While Wes Anderson's The Life Aquatic with Steve Zissou is never hilarious, it is filled with so many clever ideas and such odd parodies that it is often funny.

The film's characters are generally well realized, although none of them are likeable enough to cause the viewer to sympathize with them. Steve himself is a selfish, far from honest, even rather unpleasant individual, but his eccentricities, his unbelieveableness as an undersea explorer, his atrocious parenting skills, and his desire to kill the possibly imaginary jaguar shark he claims devoured his partner make him enjoyable to watch. Several of the other characters are nearly as amusing as he is. Ned is ridiculously chivalrous and decent. Alistair is deliciously vain and obnoxious. Klaus is weirdly jealous of Ned, and Oseary is wonderfully unctuous. Even though these individuals are never engaging, they are entertaining.

The situations in which the members of this group find themselves are also often nicely presented, especially when these adventures are comic in tone. In various scenes, Steve and his followers burglarize Alistair's research station, are attacked by Filipino pirates, launch a raid on the hideout of those persons, venture into the depths of the ocean on a yellow submarine, and so on and so on. All of these incidents, while they may make the movie somewhat episodic, are so overwrought and frequently so strange that they are diverting. Some, moreover, are suffused with a gentle and pleasant satire on the sorts of slightly silly nature documentaries that were being made a few decades ago. Other incidents, such as Ned's attempts to form an emotional bond with Steve, the latter's reluctance to do so, and the two men's competition for Jane's affections, even though she is clearly interested in Ned and is not at all attracted to Steve, are, unfortunately, somewhat forced and do slow the film down.

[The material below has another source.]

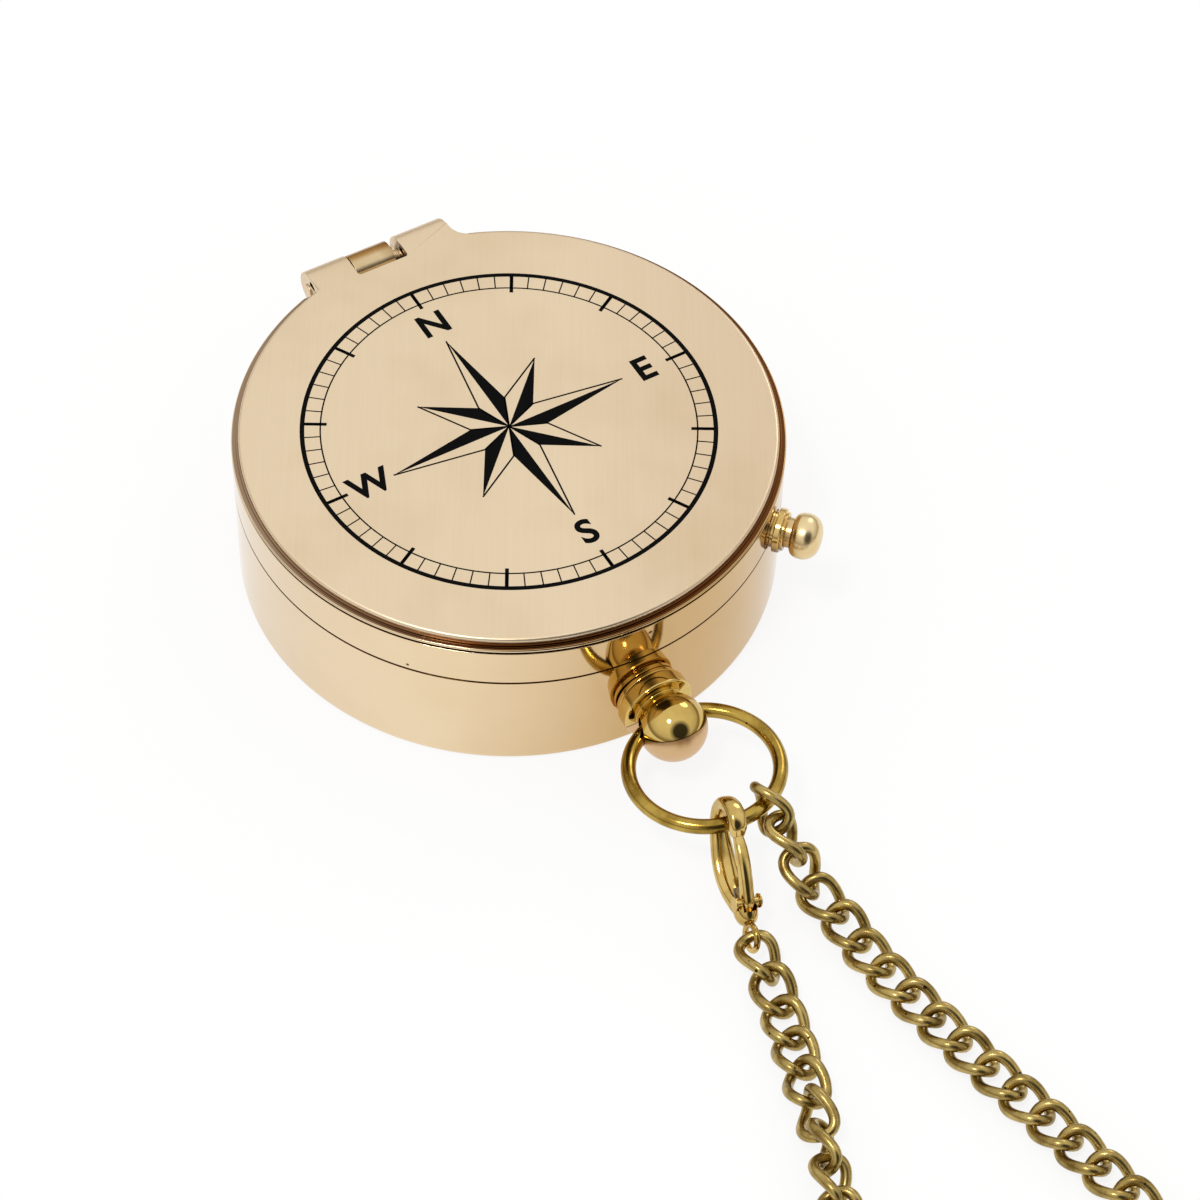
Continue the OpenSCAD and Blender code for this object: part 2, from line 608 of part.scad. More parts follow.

Happily, the movie is often visually charming. When persons move from room to room in Steve's ship, for example, the director reveals the boat to be, like a display in a museum, a model that has been cut in half so that the viewer can see its interior. The effect is deliciously quirky and appealing. Anderson's depictions of the world beneath the ocean's waves are, however, even better. Instead of opting for realism, he has employed Henry Selick, the director of James and the Giant Peach and The Nightmare Before Christmas, to create an amazing Neptunian fairyland alive with impossible luminous vegetation and a variety of incredible creatures. At different times, the moviegoer is shown seahorses feeding from marine flowers like hummingbirds, schools of glowing pink fish, candy cane crabs, and much more.

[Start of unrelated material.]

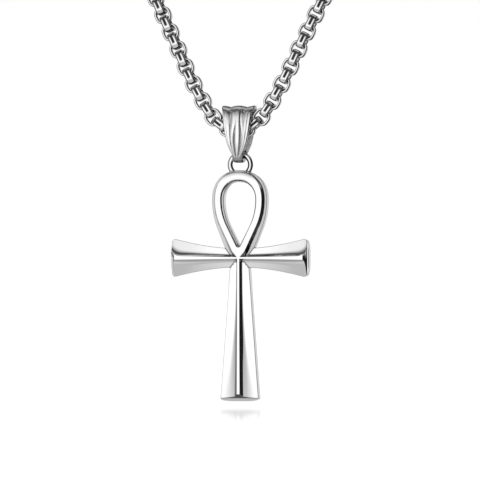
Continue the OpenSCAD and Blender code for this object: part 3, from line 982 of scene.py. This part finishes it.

In spite of such virtues, The Life Aquatic with Steve Zissou, regrettably, never really comes together. It is always a pleasure to look at and it will make the viewer smile on more than one occasion, but it is unlikely ever to carry him away so that he loses himself in his enjoyment of the film. In fact, the story is not always well paced, and some of the director's attempts to infuse his movie with drama, which are particularly prevalent in his depictions of Steve's relationship with Ned, are clumsy and distracting.

The Life Aquatic with Steve Zissou is usually enjoyable, often clever, and sometimes delightful, but it is rarely mesmerizing.